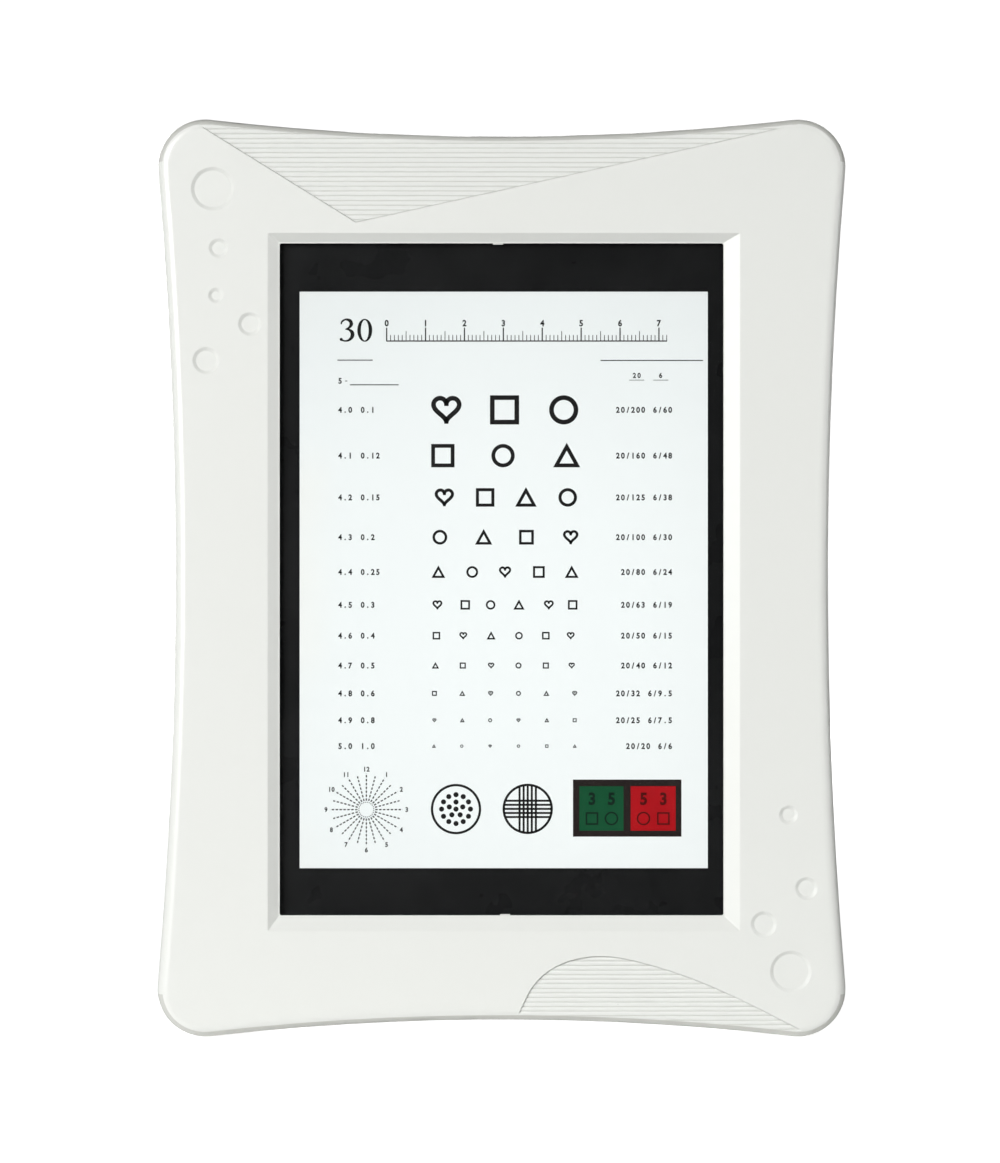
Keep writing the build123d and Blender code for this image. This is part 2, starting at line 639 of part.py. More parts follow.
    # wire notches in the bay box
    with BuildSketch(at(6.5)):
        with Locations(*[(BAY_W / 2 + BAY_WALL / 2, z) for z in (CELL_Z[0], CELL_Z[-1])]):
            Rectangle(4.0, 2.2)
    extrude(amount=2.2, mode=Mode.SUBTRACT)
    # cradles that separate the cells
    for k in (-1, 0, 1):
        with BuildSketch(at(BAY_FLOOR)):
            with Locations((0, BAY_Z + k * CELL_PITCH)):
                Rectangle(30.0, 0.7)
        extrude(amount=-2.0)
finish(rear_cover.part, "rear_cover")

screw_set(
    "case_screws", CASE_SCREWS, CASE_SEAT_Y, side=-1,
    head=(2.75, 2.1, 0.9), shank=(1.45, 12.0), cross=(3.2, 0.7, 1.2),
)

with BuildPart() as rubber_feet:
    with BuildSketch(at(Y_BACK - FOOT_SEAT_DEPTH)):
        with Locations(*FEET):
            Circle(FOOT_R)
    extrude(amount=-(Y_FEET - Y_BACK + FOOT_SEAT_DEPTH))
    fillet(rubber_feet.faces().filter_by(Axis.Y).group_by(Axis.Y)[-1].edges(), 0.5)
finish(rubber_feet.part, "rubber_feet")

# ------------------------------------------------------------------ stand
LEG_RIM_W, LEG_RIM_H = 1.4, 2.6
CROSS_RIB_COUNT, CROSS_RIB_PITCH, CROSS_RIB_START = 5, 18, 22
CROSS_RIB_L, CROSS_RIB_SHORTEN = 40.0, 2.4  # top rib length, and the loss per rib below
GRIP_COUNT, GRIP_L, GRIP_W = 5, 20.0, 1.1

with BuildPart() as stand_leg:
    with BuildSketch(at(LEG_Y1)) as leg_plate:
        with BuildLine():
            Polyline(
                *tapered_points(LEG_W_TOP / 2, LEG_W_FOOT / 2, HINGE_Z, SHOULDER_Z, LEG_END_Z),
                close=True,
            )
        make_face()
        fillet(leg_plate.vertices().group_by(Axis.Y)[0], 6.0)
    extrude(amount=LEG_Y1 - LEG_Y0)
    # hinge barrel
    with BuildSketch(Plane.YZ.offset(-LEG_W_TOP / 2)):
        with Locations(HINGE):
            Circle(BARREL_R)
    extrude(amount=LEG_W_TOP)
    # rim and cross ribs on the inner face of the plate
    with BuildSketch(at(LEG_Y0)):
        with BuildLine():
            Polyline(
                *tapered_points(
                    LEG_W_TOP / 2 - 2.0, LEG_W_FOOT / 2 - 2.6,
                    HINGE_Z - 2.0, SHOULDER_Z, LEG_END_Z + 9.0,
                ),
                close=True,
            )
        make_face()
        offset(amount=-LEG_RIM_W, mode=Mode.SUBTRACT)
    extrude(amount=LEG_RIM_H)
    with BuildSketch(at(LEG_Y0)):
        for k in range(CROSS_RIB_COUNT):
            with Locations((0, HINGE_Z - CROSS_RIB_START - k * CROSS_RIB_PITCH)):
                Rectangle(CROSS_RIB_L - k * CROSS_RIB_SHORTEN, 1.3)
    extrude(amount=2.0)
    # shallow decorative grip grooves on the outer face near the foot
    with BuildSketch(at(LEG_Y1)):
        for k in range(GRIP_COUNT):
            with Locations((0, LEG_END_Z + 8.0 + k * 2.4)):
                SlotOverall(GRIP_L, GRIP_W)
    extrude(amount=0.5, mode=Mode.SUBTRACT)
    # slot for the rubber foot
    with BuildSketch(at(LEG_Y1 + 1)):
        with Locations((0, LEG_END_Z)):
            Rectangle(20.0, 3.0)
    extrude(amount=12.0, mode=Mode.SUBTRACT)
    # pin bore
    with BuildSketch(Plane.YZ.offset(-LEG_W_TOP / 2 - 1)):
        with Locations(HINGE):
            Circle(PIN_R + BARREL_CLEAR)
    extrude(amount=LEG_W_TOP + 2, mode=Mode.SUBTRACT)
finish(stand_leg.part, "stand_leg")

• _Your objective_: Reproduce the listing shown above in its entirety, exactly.

• _Task answer_:
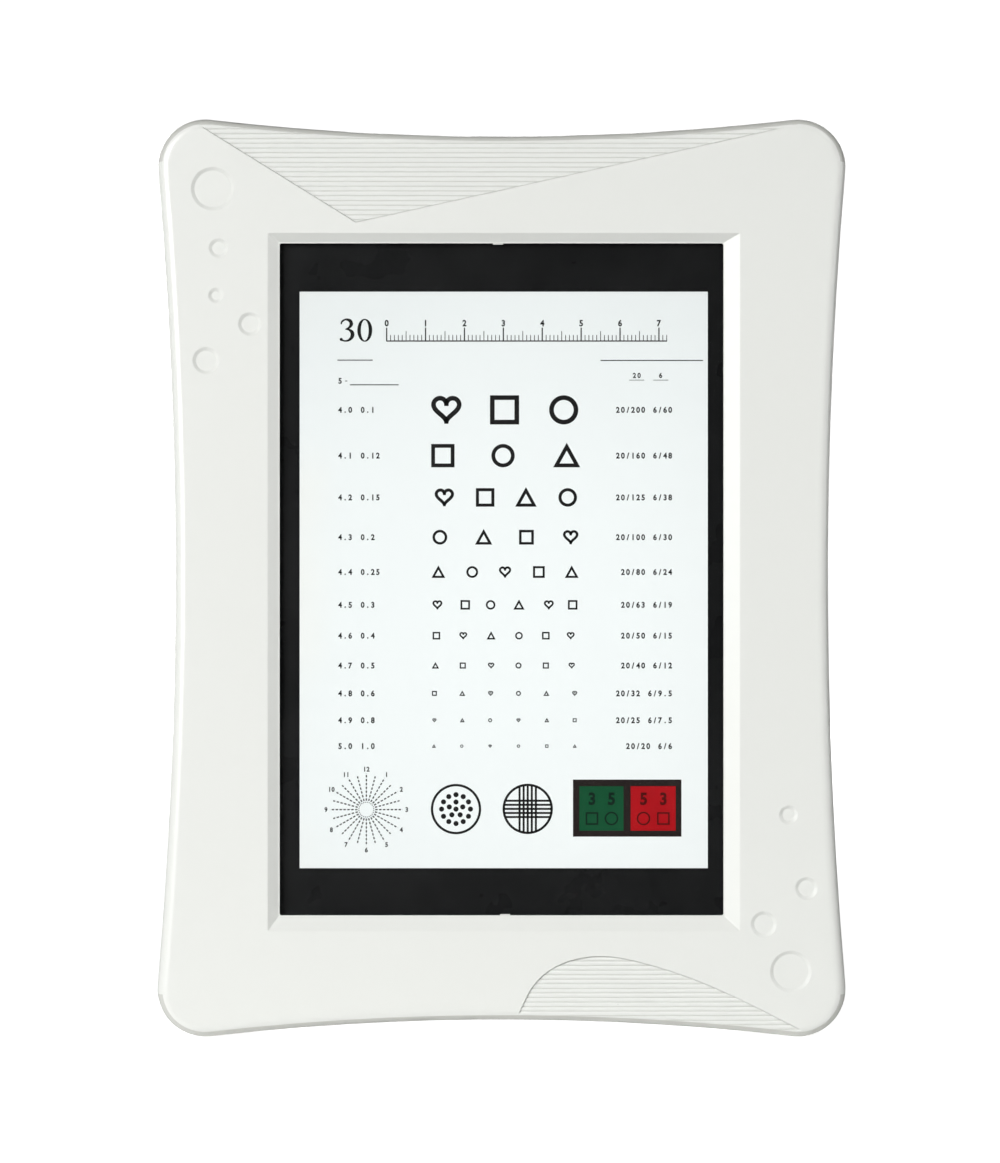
Keep writing the build123d and Blender code for this image. This is part 2, starting at line 639 of part.py. More parts follow.
    # wire notches in the bay box
    with BuildSketch(at(6.5)):
        with Locations(*[(BAY_W / 2 + BAY_WALL / 2, z) for z in (CELL_Z[0], CELL_Z[-1])]):
            Rectangle(4.0, 2.2)
    extrude(amount=2.2, mode=Mode.SUBTRACT)
    # cradles that separate the cells
    for k in (-1, 0, 1):
        with BuildSketch(at(BAY_FLOOR)):
            with Locations((0, BAY_Z + k * CELL_PITCH)):
                Rectangle(30.0, 0.7)
        extrude(amount=-2.0)
finish(rear_cover.part, "rear_cover")

screw_set(
    "case_screws", CASE_SCREWS, CASE_SEAT_Y, side=-1,
    head=(2.75, 2.1, 0.9), shank=(1.45, 12.0), cross=(3.2, 0.7, 1.2),
)

with BuildPart() as rubber_feet:
    with BuildSketch(at(Y_BACK - FOOT_SEAT_DEPTH)):
        with Locations(*FEET):
            Circle(FOOT_R)
    extrude(amount=-(Y_FEET - Y_BACK + FOOT_SEAT_DEPTH))
    fillet(rubber_feet.faces().filter_by(Axis.Y).group_by(Axis.Y)[-1].edges(), 0.5)
finish(rubber_feet.part, "rubber_feet")

# ------------------------------------------------------------------ stand
LEG_RIM_W, LEG_RIM_H = 1.4, 2.6
CROSS_RIB_COUNT, CROSS_RIB_PITCH, CROSS_RIB_START = 5, 18, 22
CROSS_RIB_L, CROSS_RIB_SHORTEN = 40.0, 2.4  # top rib length, and the loss per rib below
GRIP_COUNT, GRIP_L, GRIP_W = 5, 20.0, 1.1

with BuildPart() as stand_leg:
    with BuildSketch(at(LEG_Y1)) as leg_plate:
        with BuildLine():
            Polyline(
                *tapered_points(LEG_W_TOP / 2, LEG_W_FOOT / 2, HINGE_Z, SHOULDER_Z, LEG_END_Z),
                close=True,
            )
        make_face()
        fillet(leg_plate.vertices().group_by(Axis.Y)[0], 6.0)
    extrude(amount=LEG_Y1 - LEG_Y0)
    # hinge barrel
    with BuildSketch(Plane.YZ.offset(-LEG_W_TOP / 2)):
        with Locations(HINGE):
            Circle(BARREL_R)
    extrude(amount=LEG_W_TOP)
    # rim and cross ribs on the inner face of the plate
    with BuildSketch(at(LEG_Y0)):
        with BuildLine():
            Polyline(
                *tapered_points(
                    LEG_W_TOP / 2 - 2.0, LEG_W_FOOT / 2 - 2.6,
                    HINGE_Z - 2.0, SHOULDER_Z, LEG_END_Z + 9.0,
                ),
                close=True,
            )
        make_face()
        offset(amount=-LEG_RIM_W, mode=Mode.SUBTRACT)
    extrude(amount=LEG_RIM_H)
    with BuildSketch(at(LEG_Y0)):
        for k in range(CROSS_RIB_COUNT):
            with Locations((0, HINGE_Z - CROSS_RIB_START - k * CROSS_RIB_PITCH)):
                Rectangle(CROSS_RIB_L - k * CROSS_RIB_SHORTEN, 1.3)
    extrude(amount=2.0)
    # shallow decorative grip grooves on the outer face near the foot
    with BuildSketch(at(LEG_Y1)):
        for k in range(GRIP_COUNT):
            with Locations((0, LEG_END_Z + 8.0 + k * 2.4)):
                SlotOverall(GRIP_L, GRIP_W)
    extrude(amount=0.5, mode=Mode.SUBTRACT)
    # slot for the rubber foot
    with BuildSketch(at(LEG_Y1 + 1)):
        with Locations((0, LEG_END_Z)):
            Rectangle(20.0, 3.0)
    extrude(amount=12.0, mode=Mode.SUBTRACT)
    # pin bore
    with BuildSketch(Plane.YZ.offset(-LEG_W_TOP / 2 - 1)):
        with Locations(HINGE):
            Circle(PIN_R + BARREL_CLEAR)
    extrude(amount=LEG_W_TOP + 2, mode=Mode.SUBTRACT)
finish(stand_leg.part, "stand_leg")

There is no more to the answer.